# Sigma 24-70 f/2.8 (or f/2.0?) Art with IS, where are you?



## ScottyP (Nov 4, 2014)

Would like to get the Canon version but not until I see what the Sig Art version will look like/price like, and almost certainly it will get vibration control. Would hate to see something insanely good from Sig right AFTER I dug deep for the Canon. I love my 35 Art.

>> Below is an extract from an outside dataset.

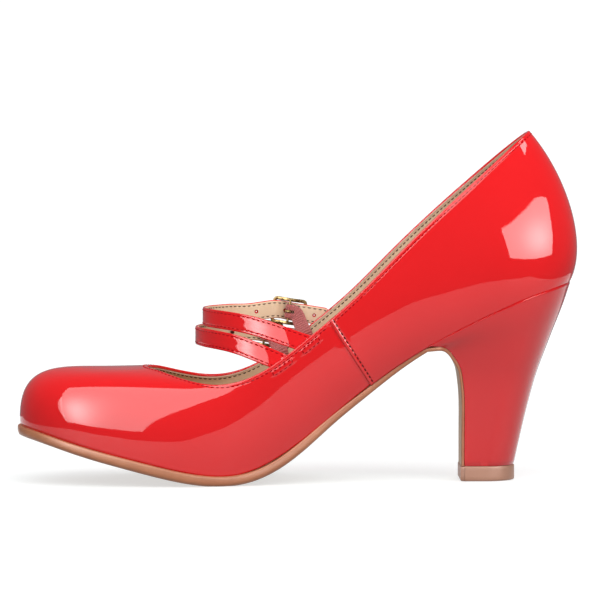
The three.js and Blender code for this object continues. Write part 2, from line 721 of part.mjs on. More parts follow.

Hurry up, Sigma, %*#€!%#!!!


----------



## PVS (Nov 12, 2014)

Very stimulating post for both manufacturers... Not!!!


----------



## Hjalmarg1 (Nov 18, 2014)

ScottyP said:


> Would like to get the Canon version but not until I see what the Sig Art version will look like/price like, and almost certainly it will get vibration control. Would hate to see something insanely good from Sig right AFTER I dug deep for the Canon. I love my 35 Art.
> 
> Hurry up, Sigma, %*#€!%#!!!


With the Canon 24-70mm f2.8L II you'll never be dissapointed. It's extremelly well done and IQ is superb.
However, if Sigma releases a new 24-70mm lens, I can say it'll be excellent performer too


----------



## Mt Spokane Photography (Nov 18, 2014)

Sigma has indicated that they were working on one, but also sounded like it might never happen.


----------



## Mitch.Conner (Nov 26, 2014)

I'm hoping it's f/2


----------